**What needs to be done**
Give back exactly the lines from the start of the listing to the line containing "the left rail.", inclusive, and nothing beyond them.

— Start of Material —

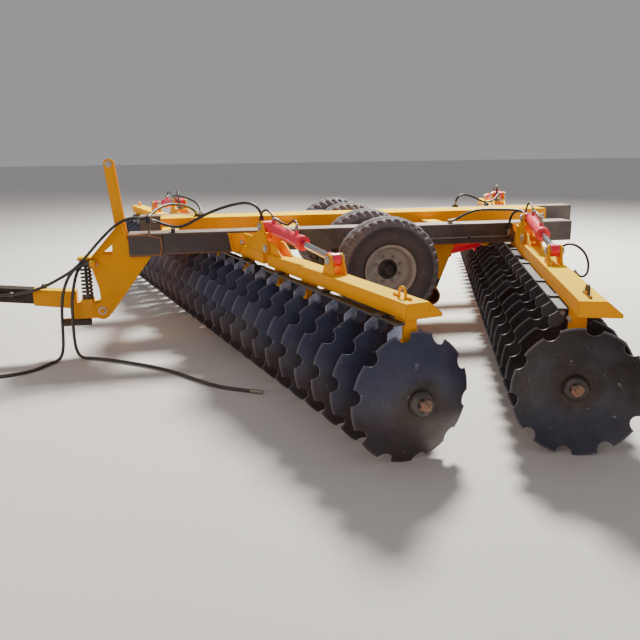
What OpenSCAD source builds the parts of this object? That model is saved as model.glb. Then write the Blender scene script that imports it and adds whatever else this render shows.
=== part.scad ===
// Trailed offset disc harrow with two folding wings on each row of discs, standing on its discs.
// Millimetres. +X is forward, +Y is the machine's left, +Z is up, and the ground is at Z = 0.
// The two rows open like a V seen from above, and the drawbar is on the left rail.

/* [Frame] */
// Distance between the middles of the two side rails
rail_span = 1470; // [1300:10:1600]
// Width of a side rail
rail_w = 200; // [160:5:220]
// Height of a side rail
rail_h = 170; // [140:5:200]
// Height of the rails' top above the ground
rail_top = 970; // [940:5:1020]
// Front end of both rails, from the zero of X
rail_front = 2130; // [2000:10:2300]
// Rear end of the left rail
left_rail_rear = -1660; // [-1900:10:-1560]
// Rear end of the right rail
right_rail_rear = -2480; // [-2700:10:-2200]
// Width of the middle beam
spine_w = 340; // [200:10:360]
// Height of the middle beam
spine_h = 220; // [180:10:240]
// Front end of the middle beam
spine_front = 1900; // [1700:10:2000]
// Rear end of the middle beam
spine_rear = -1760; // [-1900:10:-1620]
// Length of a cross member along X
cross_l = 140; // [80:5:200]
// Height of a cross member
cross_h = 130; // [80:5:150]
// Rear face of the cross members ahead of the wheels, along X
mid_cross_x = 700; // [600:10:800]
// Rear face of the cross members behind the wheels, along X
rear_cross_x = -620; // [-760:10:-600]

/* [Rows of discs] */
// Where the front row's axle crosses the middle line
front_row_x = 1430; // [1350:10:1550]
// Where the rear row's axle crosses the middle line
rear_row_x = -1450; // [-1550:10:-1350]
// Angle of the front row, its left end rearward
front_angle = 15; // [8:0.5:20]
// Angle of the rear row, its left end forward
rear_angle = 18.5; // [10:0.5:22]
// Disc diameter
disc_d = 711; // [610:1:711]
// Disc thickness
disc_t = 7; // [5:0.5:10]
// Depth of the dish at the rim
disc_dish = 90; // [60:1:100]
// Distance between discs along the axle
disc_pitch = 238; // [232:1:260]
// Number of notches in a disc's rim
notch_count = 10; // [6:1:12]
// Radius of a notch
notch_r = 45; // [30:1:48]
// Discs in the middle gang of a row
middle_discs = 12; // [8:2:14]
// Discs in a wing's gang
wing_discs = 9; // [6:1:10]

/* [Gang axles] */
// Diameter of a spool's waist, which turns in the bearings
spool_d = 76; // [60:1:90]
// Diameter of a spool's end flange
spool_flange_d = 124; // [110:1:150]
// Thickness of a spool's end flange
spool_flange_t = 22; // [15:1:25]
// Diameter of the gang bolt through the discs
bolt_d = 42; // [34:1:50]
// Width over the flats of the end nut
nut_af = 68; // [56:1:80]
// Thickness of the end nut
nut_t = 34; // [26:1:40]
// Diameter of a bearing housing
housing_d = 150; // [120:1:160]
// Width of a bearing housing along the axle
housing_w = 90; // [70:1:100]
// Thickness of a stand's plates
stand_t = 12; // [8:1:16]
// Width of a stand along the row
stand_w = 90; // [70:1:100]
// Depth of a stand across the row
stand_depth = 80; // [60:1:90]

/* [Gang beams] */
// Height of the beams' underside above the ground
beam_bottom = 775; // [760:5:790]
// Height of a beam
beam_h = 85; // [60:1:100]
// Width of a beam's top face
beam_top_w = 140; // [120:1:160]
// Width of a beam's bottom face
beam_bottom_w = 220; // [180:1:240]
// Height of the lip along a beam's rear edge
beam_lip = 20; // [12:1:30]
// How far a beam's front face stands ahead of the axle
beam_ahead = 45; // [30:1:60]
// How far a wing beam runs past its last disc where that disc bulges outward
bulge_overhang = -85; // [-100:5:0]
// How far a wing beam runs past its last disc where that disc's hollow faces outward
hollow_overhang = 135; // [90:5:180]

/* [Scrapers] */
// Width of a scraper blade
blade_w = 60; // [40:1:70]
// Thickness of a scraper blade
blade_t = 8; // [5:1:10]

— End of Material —

**Final answer**
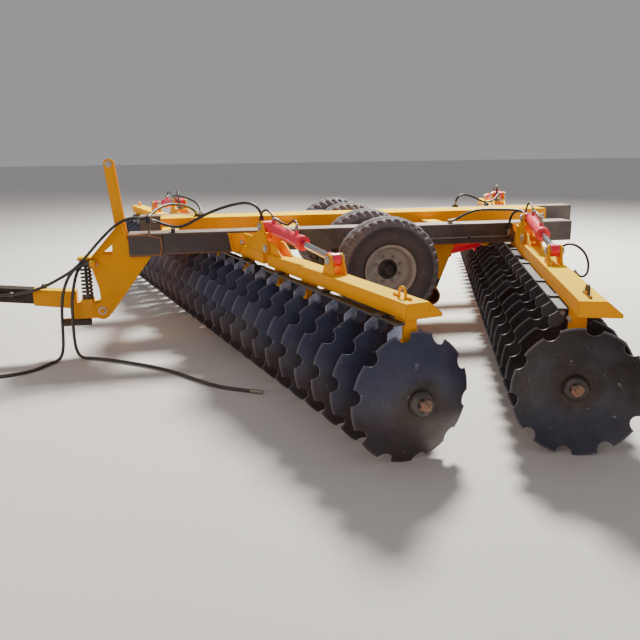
What OpenSCAD source builds the parts of this object? That model is saved as model.glb. Then write the Blender scene script that imports it and adds whatever else this render shows.
=== part.scad ===
// Trailed offset disc harrow with two folding wings on each row of discs, standing on its discs.
// Millimetres. +X is forward, +Y is the machine's left, +Z is up, and the ground is at Z = 0.
// The two rows open like a V seen from above, and the drawbar is on the left rail.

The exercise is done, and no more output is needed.